You can't do everything in the db, but you can do a lot. Protect the data.
business layer
Moving up a level, you have the business logic. Typically this is your point of integration with other applications (web service, your own UI, etc). Here business logic in encoded into the application. Things like if a product has an end date of x, then it can't also occur in y, if y has a different end date.
It would be hard to describe that sort of rule in the database, so you don't. But your business logic layer still intercepts things that it knows are invalid. e.g. if description field isn't allowed to be null, the business logic should never send it to the database. It'll error regardless, but you try to intercept things at the point they are known to be bad.
it's also hard to express in a database other 'rules' like 'new users have a 1 year expiry date if they are from Arkensas, 2 years otherwise, unless they have 3 children and one of them is named Barry'. We can laugh at this example, but a seasoned programmer will tell you that business logic is one of the biggest oxymorons around.
ui
Moving up to the UI, the UI also regularly encodes business logic in screens.
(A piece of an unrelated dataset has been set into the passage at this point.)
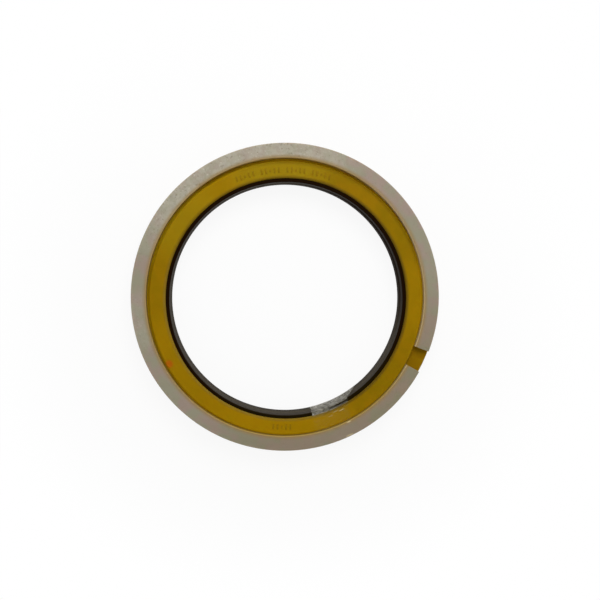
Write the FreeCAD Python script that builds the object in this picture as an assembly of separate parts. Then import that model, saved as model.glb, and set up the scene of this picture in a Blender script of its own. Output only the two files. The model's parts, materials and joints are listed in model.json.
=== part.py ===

Forms and other pages will oftentimes exist in an invalid state, and it's the job of the UI to know the rules at least most of the time. Hopefully the UI defers logic to the business layer, but the business layer doesn't have a clue that field 1 is the due date and field 2 is the description.
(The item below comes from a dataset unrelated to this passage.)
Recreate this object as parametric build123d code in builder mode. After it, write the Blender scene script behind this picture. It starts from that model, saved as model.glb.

The UI knows to search products with X if the user has already selected widget Y. The UI knows that description is required, and that the item count is > 0 and < 100 (In these examples a good UI will rely on the business layer to tell it, for example, the min and max, but the UI is still aware of the relationship)
In web UI's we also add client script that again duplicates logic in server code. We use client script to have a better user experience, but in the end don't trust anything that comes from the client (script can be turned off, form fields manually manipulated, etc)
So you can see that logic will be duplicated. You try to reduce duplication as much as possible, but realistically it's rarely possible given a nontrivial program.